** Start SOURCE DATA **

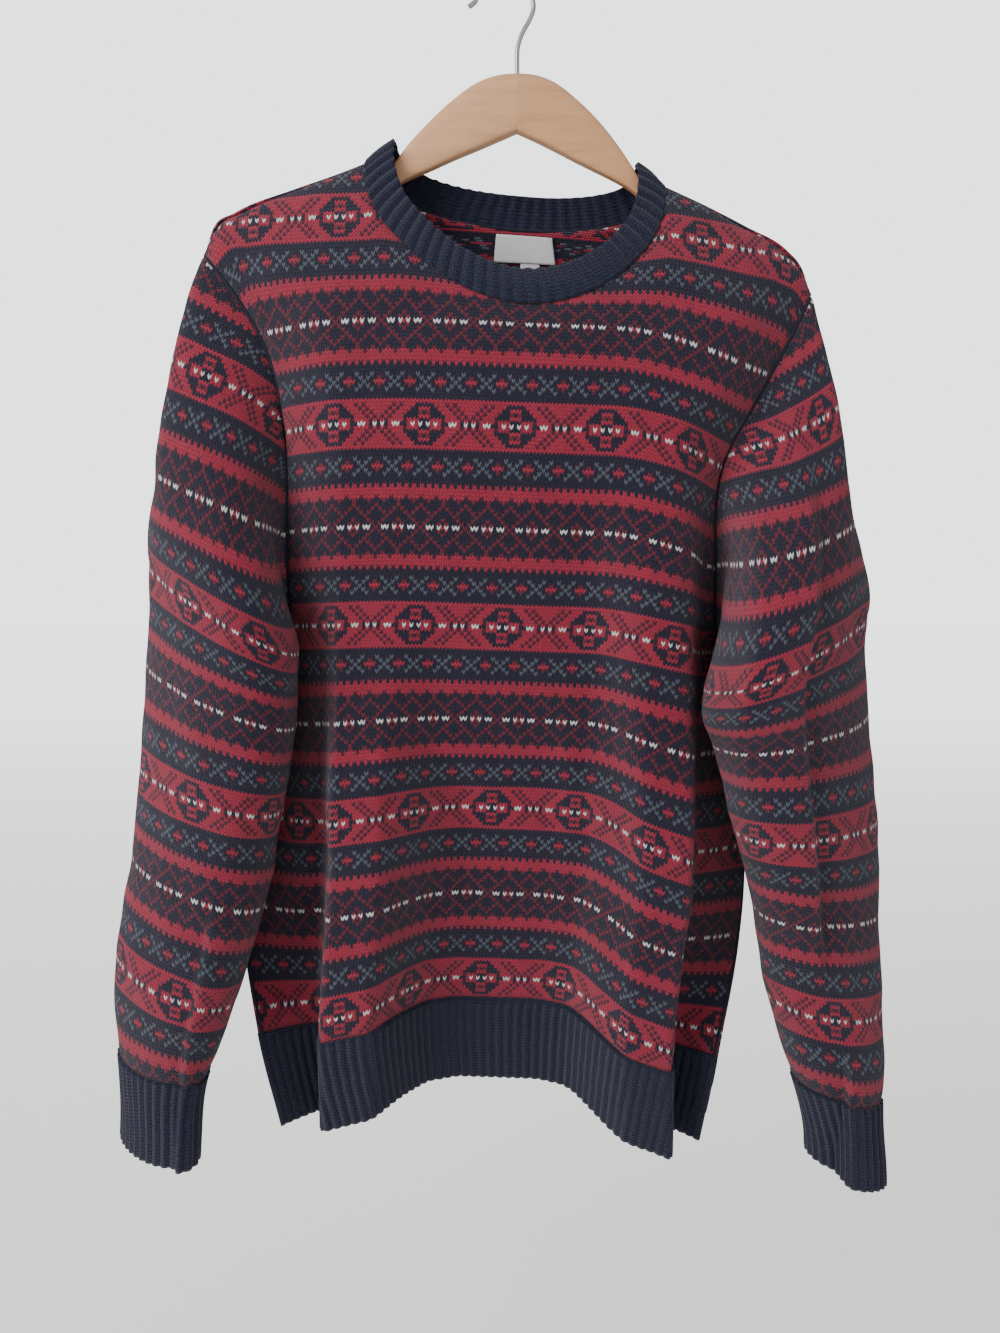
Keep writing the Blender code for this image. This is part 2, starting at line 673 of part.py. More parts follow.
def build_neck(front, back):
    """Neck ribbing: one ring on the neck edges of both panels, which are turned to meet it."""
    (FG, FN, FD), (BG, BN, BD) = front, back
    fn = np.flatnonzero(np.abs(FRONT_COLS) <= A_NECK + EDGE)
    bn = np.flatnonzero(np.abs(BACK_COLS) <= A_NECK + EDGE)
    f, b = FG[-1, fn].copy(), BG[-1, bn].copy()
    f[[0, -1], 1] = 0
    b[[0, -1]] = f[[0, -1]]
    kf, kb = shared(f, b[::-1], 2 * RIBS_NECK)
    seam = np.concatenate([along_line(f, kf), along_line(b[::-1], kb)])
    lean = neck_lean(seam)
    band = inward_of_band(seam, lean)
    for points, places, first, index, G, N, D in (
            (f, kf, 0, fn, FG, FN, FD), (b[::-1], kb, len(kf), bn[::-1], BG, BN, BD)):
        at = lengths(points)
        for i, s in zip(index[1:-1], at[1:-1]):
            k = first + int(np.argmin(np.abs(places * at[-1] - s)))
            D[-1, i] = between((G[-2, i] - G[-1, i], N[-1, i]), (lean[k], band[k]))
    turn = np.concatenate([turned_at(f, FD[-1, fn], kf), turned_at(b[::-1], BD[-1, bn][::-1], kb)])
    rows = [seam + lean * height for height in (2 * GAP, 0.1 * NECK_TALL, NECK_TALL)]
    ribbed("neck_rib", rows, 0, turn, RIB, WALL, flush=True)


def build_sleeve(side, name, loop):
    """A sleeve on its armhole and the ribbed cuff on the sleeve."""
    closed = np.concatenate([loop, loop[:1]])
    s = lengths(closed)
    G = sleeve_points(side, s / s[-1], closed)[:, :-1]
    N = grid_normals(G, True)
    mid = G.mean(axis=1, keepdims=True)
    if np.sum((N * (G - mid))[CAP_STEPS:]) < 0:
        N = -N
    D = -N
    D[0] = hole_inward(G[0], side)
    D[1] = unit(D[1] + 0.5 * D[0])
    out = G.copy()
    out[0] += GAP * 0.5 * unit(G[1] - G[0])
    out[0, :, 0] += side * GAP * 0.5
    out[-1] += GAP * 0.5 * unit(G[-2] - G[-1])
    shell("sleeve_" + name, out, out + D * WALL, wrap=True)

    base = np.concatenate([G[-1], G[-1][:1]])
    places = snapped(base, 2 * RIBS_CUFF)
    low = along_line(sleeve_ring(side, CUFF_ROWS[0]), places)
    high = along_line(base, places)
    high += GAP * 0.5 * unit(low - high)
    turn = turned_at(base, np.concatenate([D[-1], D[-1][:1]]), places)
    ribbed("cuff_" + name, [low, high], -1, turn, RIB, WALL)


# ---------------------------------------------------------------- labels
LABEL_LIFT = 1.0


def build_label(name, cols, rows, thick):
    """A ribbon on the wrong side of the back, at places across and rows, 1 mm clear of it."""
    G = np.array([[back_point(a, r) for a in cols] for r in rows])
    N = grid_normals(G, False)
    if N[..., 1].mean() > 0:
        N = -N                                  # towards the front, inside the neck
    lower = G + N * (WALL + LABEL_LIFT)
    shell(name, lower + N * thick, lower)


# ---------------------------------------------------------------- hanger
HANGER_L = [("x", "top", "bottom", "half"),
            (9.55, -68, -109.7, 7.0), (-4, -69.2, -115.4, 7.0), (-20, -74.5, -122, 7.0), (-37.5, -86, -129, 6.6),
            (-56, -102, -137, 6.0), (-75, -121.5, -145, 5.0), (-84, -133, -150, 4.4), (-101, -142.5, -160, 4.6),
            (-135, -151, -171, 5.4), (-170, -164.5, -184, 5.4), (-200, -177.5, -197, 5.2), (-212, -184, -201, 4.6),
            (-216, -189, -198, 3.2)]
HANGER_R = [("x", "top", "bottom", "half"),
            (9.85, -68, -109.7, 7.0), (23, -69.2, -115.4, 7.0), (38, -74.5, -122.5, 7.0), (54, -86, -130.5, 6.6),
            (76, -107, -141, 5.8), (90, -124.5, -148, 5.0), (98, -136, -153, 4.6), (106, -148, -160, 4.4), (123, -161, -173, 4.8),
            (150, -171, -187, 5.0), (182, -188, -205, 5.2), (204, -201, -219, 5.2), (213, -208, -221, 4.6),
            (216, -212, -218, 3.2)]


def build_wood(name, table):
    """One half of the hanger: rounded sections along the arm, closed at both ends."""
    rows = []
    for r in table[1:]:
        d = dict(zip(table[0], r))
        h, c = (d["top"] - d["bottom"]) / 2, (d["top"] + d["bottom"]) / 2
        ring = []
        for k in range(ROUND):
            t = 2 * pi * (k + 0.5) / ROUND
            sx = abs(cos(t)) ** 0.45 * (1 if cos(t) > 0 else -1)
            sz = abs(sin(t)) ** 0.62 * (1 if sin(t) > 0 else -1)
            ring.append((d["x"], d["half"] * sx, c + h * sz))
        rows.append(ring)
    P = np.array(rows)
    R = P.shape[0]
    faces = []
    for j in range(R - 1):
        for i in range(ROUND):
            k = (i + 1) % ROUND
            faces.append((j * ROUND + i, j * ROUND + k, (j + 1) * ROUND + k, (j + 1) * ROUND + i))
    faces.append(tuple(range(ROUND))[::-1])
    faces.append(tuple((R - 1) * ROUND + i for i in range(ROUND)))
    solid(name, P.reshape(-1, 3) * 0.001, faces)


def hook_path():
    """Stem, neck and bend of the hook, and its short turned-back tip."""
    pts = [(9.7, -67.6), (9.7, -60), (9.8, -52), (11.2, -44.5), (14.6, -36.5), (19.0, -29.0)]
    for k in range(0, 15):
        t = radians(168.0 * k / 14)
        pts.append((HOOK_BEND * cos(t), -HOOK_WIRE / 2 - 18.5 + HOOK_BEND * sin(t)))
    pts += [(-23.4, -17.6), (-26.4, -19.6)]
    return np.array([(x, 0.0, z) for x, z in pts])


def build_hook(name):
    """The wire hook: a poly curve with a round section and filled caps."""
    curve = bpy.data.curves.new(name, "CURVE")
    curve.dimensions = "3D"
    curve.bevel_depth = HOOK_WIRE / 2 * 0.001
    curve.bevel_resolution = 2
    curve.use_fill_caps = True
    line = curve.splines.new("POLY")
    path = hook_path()
    line.points.add(len(path) - 1)
    for point, place in zip(line.points, path):
        point.co = (*(place * 0.001), 1.0)
    JUMPER.objects.link(bpy.data.objects.new(name, curve))


# ---------------------------------------------------------------- colours
FINISH = [
    ("piece", "red", "green", "blue", "rough", "metal"),
    ("front", 0.022, 0.027, 0.045, 0.95, 0),
    ("back", 0.022, 0.027, 0.045, 0.95, 0),
    ("sleeve_left", 0.022, 0.027, 0.045, 0.95, 0),
    ("sleeve_right", 0.022, 0.027, 0.045, 0.95, 0),
    ("neck_rib", 0.016, 0.024, 0.055, 0.95, 0),
    ("hem_rib", 0.016, 0.024, 0.055, 0.95, 0),
    ("cuff_left", 0.016, 0.024, 0.055, 0.95, 0),
    ("cuff_right", 0.016, 0.024, 0.055, 0.95, 0),
    ("neck_label", 0.80, 0.80, 0.82, 0.6, 0),
    ("size_tab", 0.80, 0.80, 0.82, 0.6, 0),
    ("hanger_left", 0.64, 0.42, 0.23, 0.5, 0),
    ("hanger_right", 0.60, 0.39, 0.21, 0.5, 0),
    ("hanger_hook", 0.55, 0.55, 0.56, 0.35, 1),
]


def paint():
    """Give every piece its own material."""
    for line in FINISH[1:]:
        d = dict(zip(FINISH[0], line))
        material = bpy.data.materials.new(d["piece"])
        material.use_nodes = True
        skin = material.node_tree.nodes["Principled BSDF"]
        skin.inputs["Base Color"].default_value = (d["red"], d["green"], d["blue"], 1)
        skin.inputs["Roughness"].default_value = d["rough"]
        skin.inputs["Metallic"].default_value = d["metal"]
        bpy.data.objects[d["piece"]].data.materials.append(material)


for ob in list(bpy.data.objects):
    bpy.data.objects.remove(ob)
JUMPER = bpy.data.collections.new("jumper on hanger")
bpy.context.scene.collection.children.link(JUMPER)
build_garment()
build_label("neck_label", np.linspace(-0.065, 0.095, 7), np.linspace(217.6, 224.6, 3), 0.6)
build_label("size_tab", np.linspace(0.0, 0.052, 3), np.linspace(215.6, 217.4, 2), 0.5)
build_wood("hanger_left", HANGER_L)
build_wood("hanger_right", HANGER_R)
build_hook("hanger_hook")
paint()
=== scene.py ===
# %% [markdown]
# # A stranded-colour jumper on a wooden hanger
# The real thing is a machine-knitted wool jumper: front, back and two sleeves in a banded colour
# pattern, with plain ribbing sewn on at the neck, hem and cuffs.  It hangs open and empty on a
# bell-topped wooden hanger with a wire hook.  We load the solid model first.  It is the frame that
# every piece below has to fit, so nothing here moves or resizes it.

# %% Load the frame
from functools import lru_cache, partial
from math import cos, exp, pi, radians, sin, sqrt

import bmesh
import bpy
import numpy as np
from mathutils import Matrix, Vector, noise


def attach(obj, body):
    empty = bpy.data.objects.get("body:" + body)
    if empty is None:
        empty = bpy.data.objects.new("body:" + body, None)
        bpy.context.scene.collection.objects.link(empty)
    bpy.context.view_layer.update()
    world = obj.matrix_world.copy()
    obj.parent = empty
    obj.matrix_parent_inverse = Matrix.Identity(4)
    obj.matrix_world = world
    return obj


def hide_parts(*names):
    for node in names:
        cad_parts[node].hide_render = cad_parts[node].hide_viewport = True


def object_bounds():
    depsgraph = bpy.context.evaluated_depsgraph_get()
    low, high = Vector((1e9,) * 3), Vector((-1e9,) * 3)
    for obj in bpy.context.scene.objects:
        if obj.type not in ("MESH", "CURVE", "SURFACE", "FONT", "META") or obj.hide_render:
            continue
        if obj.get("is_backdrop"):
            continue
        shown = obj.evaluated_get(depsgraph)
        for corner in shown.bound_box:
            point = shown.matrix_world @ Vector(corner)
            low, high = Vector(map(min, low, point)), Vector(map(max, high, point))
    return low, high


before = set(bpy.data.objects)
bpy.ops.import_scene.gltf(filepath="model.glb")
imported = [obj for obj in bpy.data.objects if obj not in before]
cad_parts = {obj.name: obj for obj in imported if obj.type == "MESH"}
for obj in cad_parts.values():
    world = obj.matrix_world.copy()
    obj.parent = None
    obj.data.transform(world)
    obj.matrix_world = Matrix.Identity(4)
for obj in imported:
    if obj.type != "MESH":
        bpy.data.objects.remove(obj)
SOLID_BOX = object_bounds()
print("pieces of the solid model:", ", ".join(sorted(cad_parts)))

# %% [markdown]
# ## Camera, floor and light
# A jumper this wide is seen from under a metre away, a little from above.  The room is a pale floor
# under a pale sky of light, with one large soft lamp at the upper left so that the folds cast a
# gentle shade to the right.

# %% Camera
PICTURE = (1000, 1333)
FOCAL_PIXELS = 1001.0
CAMERA_PLACE = (-0.00316, -0.7977, -0.4329)
CAMERA_TILT = 84
camera = bpy.data.objects.new("camera", bpy.data.cameras.new("camera"))
bpy.context.scene.collection.objects.link(camera)
camera.data.sensor_width = 36.0
camera.data.lens = FOCAL_PIXELS * camera.data.sensor_width / PICTURE[1]
camera.location = CAMERA_PLACE
camera.rotation_euler = (radians(CAMERA_TILT), 0, 0)
bpy.context.scene.camera = camera
print("lens", round(camera.data.lens, 2), "mm")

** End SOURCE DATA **

* WORK REQUIRED: The first line to be transcribed is the one containing "224.6, 3), 0.6)", and the last is the one containing "bpy.context.scene.collection.objects.link(empty)". Transcribe exactly those lines and nothing else.

* RESPONSE BELOW:
build_label("neck_label", np.linspace(-0.065, 0.095, 7), np.linspace(217.6, 224.6, 3), 0.6)
build_label("size_tab", np.linspace(0.0, 0.052, 3), np.linspace(215.6, 217.4, 2), 0.5)
build_wood("hanger_left", HANGER_L)
build_wood("hanger_right", HANGER_R)
build_hook("hanger_hook")
paint()
=== scene.py ===
# %% [markdown]
# # A stranded-colour jumper on a wooden hanger
# The real thing is a machine-knitted wool jumper: front, back and two sleeves in a banded colour
# pattern, with plain ribbing sewn on at the neck, hem and cuffs.  It hangs open and empty on a
# bell-topped wooden hanger with a wire hook.  We load the solid model first.  It is the frame that
# every piece below has to fit, so nothing here moves or resizes it.

# %% Load the frame
from functools import lru_cache, partial
from math import cos, exp, pi, radians, sin, sqrt

import bmesh
import bpy
import numpy as np
from mathutils import Matrix, Vector, noise


def attach(obj, body):
    empty = bpy.data.objects.get("body:" + body)
    if empty is None:
        empty = bpy.data.objects.new("body:" + body, None)
        bpy.context.scene.collection.objects.link(empty)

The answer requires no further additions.